The Robbery and Homicide Division keeps track of it all, and I need to credit Shannon’s skill as a writer that she is able to weave more than a dozen investigations throughout the book, concluding nearly all of them with the apprehension of the criminal(s). There is an admirable variety which, as long as I don’t get queasy from the cruelty of the various acts of inhumanity, is similar to unfolding several short stories over the course of a brief novel. But the cruelty (and surprising misogyny, although Linington was in her mid-50s when she wrote the book, and likely not too politically progressive based on her interactions, criminal and otherwise, between men and women characters) is a tough sell. The problem isn’t that the world she creates isn’t realistic, but rather that it is.
Women seem to fare particularly poorly here, as no less than three victims of the book were subjects of rape: abduction leading to rape and murder, asphyxiation after being tied up, gagged, and raped, and rape of a minor by a relative. Even after finishing this title, I can’t decide whether such depictions are exploitative or underscoring an unfortunate reality about female victimization in that era. Among the cases the department instantly dismisses with disdain is a death in an alley of “a longtime fag”. (As opposed to what? A newly minted fag?)

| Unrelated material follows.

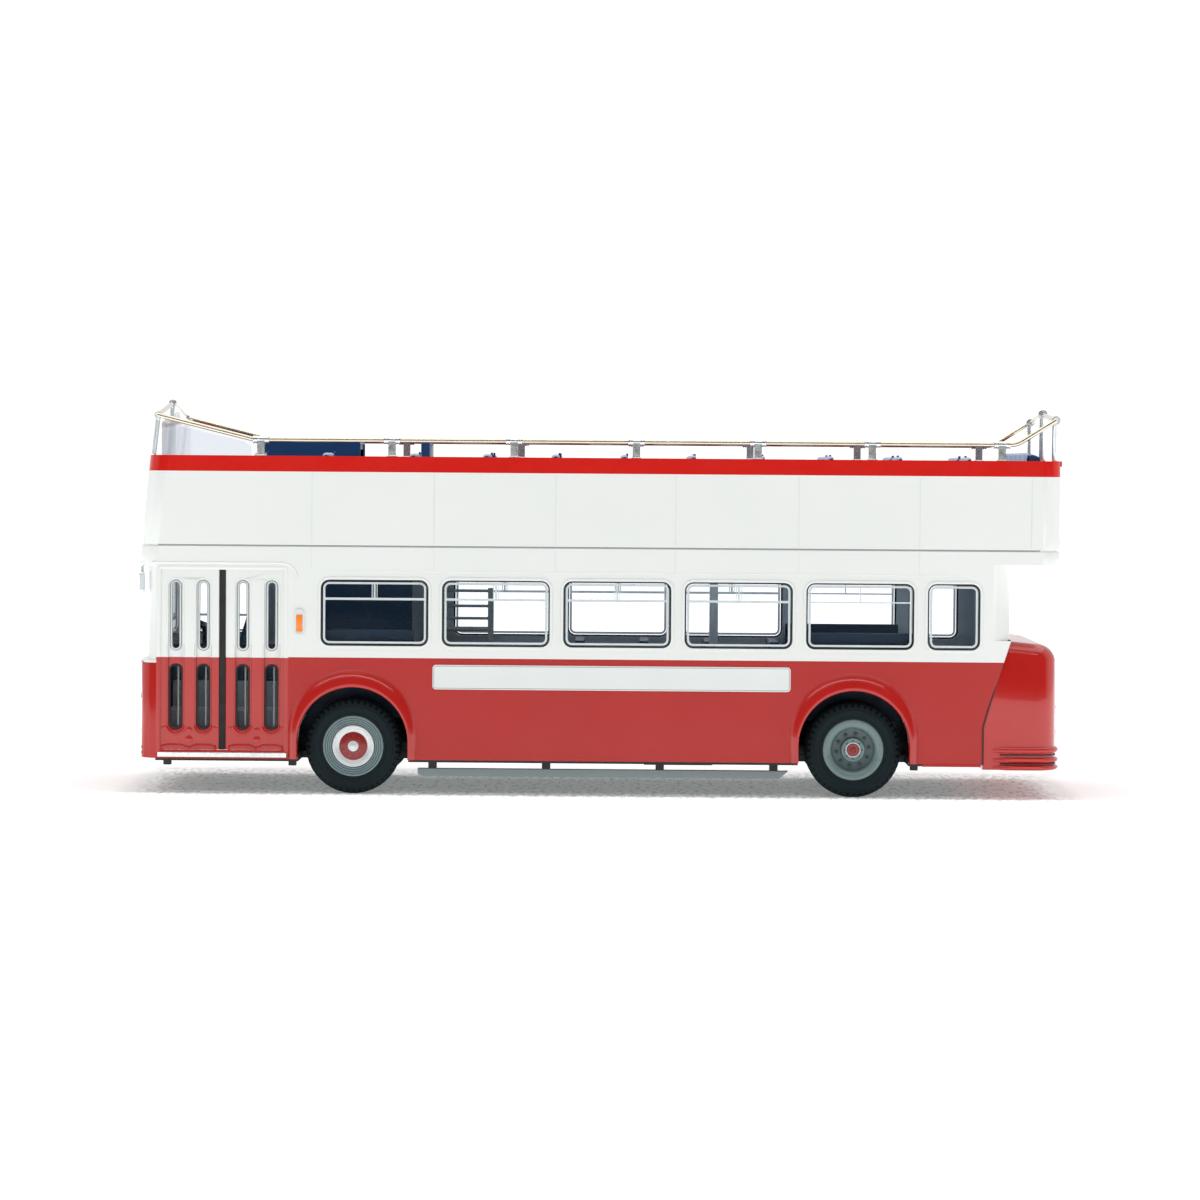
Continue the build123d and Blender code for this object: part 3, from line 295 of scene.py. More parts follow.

My larger point is that the narrative here, seen through the collective eyes of a group of cops, makes for awfully dispiriting reading. In one well-observed scene, Officer Galeano escorts a woman who just learned her son has died to the morgue for an identification of the body. She speaks numbly to the officer about her lost child’s life and wonders what went wrong; his mind is on meeting his waitress girlfriend when he’s done with the shift. It’s a truthful moment on both sides, and also a depressing one. Just as with a homicide or crime detective, a reader is never able to avoid the reality of an unkind world, and I don’t quite have the talent for benumbed disconnection that Galeano does. There are indeed more muggings and home invasions that end in panicked robbers killing their targets than is comfortable to think about, and knowing that the veneer of individual security can be scraped away by a single gun barrel or masked intruder is not a pleasant reminder.
Some readers, of course, would want to have a shotgun seat to tag along on LAPD investigations, and they will find Appearances of Death an interesting study in law enforcement procedure. (Ironically, they might find the high closed-case rate of Mendoza’s crew a little too fantastic.) It’s my contention that we have such a fascination with serial killer thrillers in our crime novels these days because they offer a bit of the it-will-never-happen-to-me fantastical premise that attracted Golden Age readers. Even when brutally explicit, it is easy to think of a serial killer as an exotic animal, not a commonplace rodent that robs, steals, and accidentally kills innocent people with frightening frequency. We can still convince ourselves that we are out of the destructive path of a serial killer, vicious and rule-breaking as he may be, just as that GAD body in the library is no one we know or need to feel sorry for.
But the steady stream of violence presented in Appearances of Death – from family members, friends, neighbors, acquaintances, and strangers all with base motives of sex or money or instant rage – is frightening in the extreme, because it is constant, random, and very much a part of our world. Forgive me if I prefer to retire to the comforts of the drawing room mystery for a while.